Why is there more hue and cry about a foreign tourist being mugged or murdered or raped and nobody really cares about what happens to the citizens here? Isn’t a life a life, regardless of color, sex or creed?

And then we deny these things happen. Or we shake our heads in sorrow and shake it out of our head. It is not my problem. Our flexibility is our greatest asset and greatest curse.

A friend recently mentioned how call center jobs are moving to Manila because the people there have the same skill sets as in India, are cheaper and can ‘think’. That last adjective stopped me for a minute and my instinctive response was to defend India. But it is true. We like to follow rules, except when it is inconvenient to our own laziness. How many of us have called a call centre and been frustrated with the response? For any query, it is usually “I am sorry ma’am, we cannot help you with it”.

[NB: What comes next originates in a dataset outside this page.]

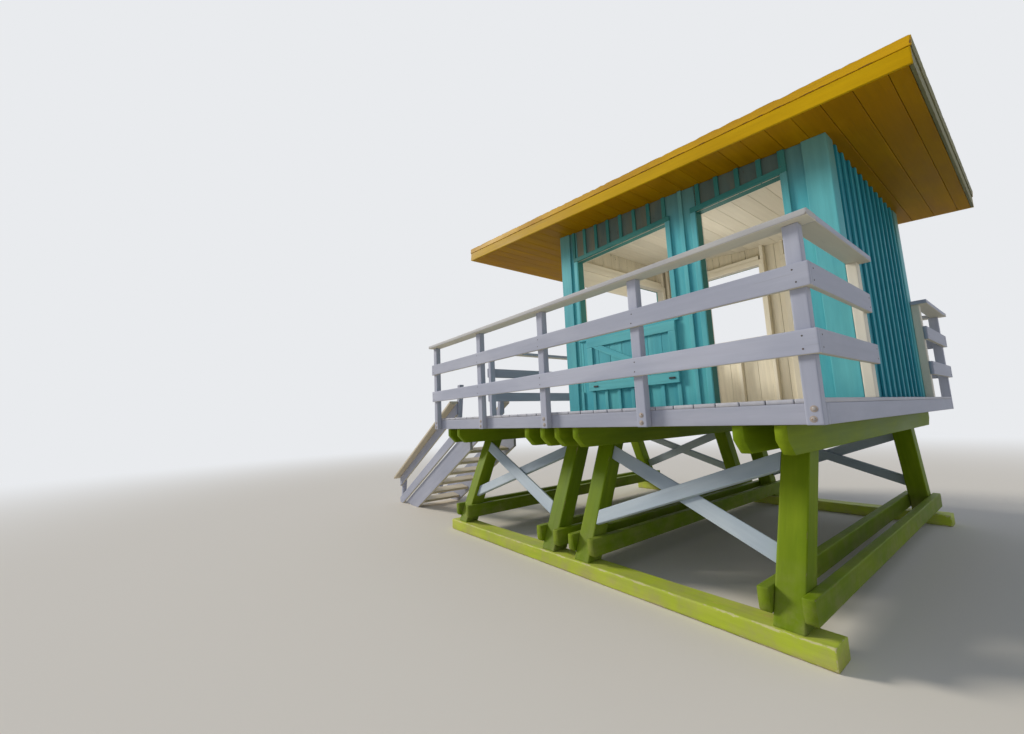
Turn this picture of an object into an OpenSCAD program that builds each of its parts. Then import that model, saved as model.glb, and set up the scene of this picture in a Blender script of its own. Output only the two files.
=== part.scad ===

Like my recent experience with Airtel. With my bank, I’ve learnt to directly ask for a supervisor because I get only negative responses from the call centre people. If the supervisor can devise a way to help me out, why can’t the others?

Rules, apparently.

Anyway, back to the original point, we need to clean up our act and stop taking offense at every honest opinion. Anyone who discovers Indian culture, discovers all the cracks along with the good stuff. Why should we expect to be applauded only for the good things (that we were supposed to do in the first place) and ignore the bad stuff?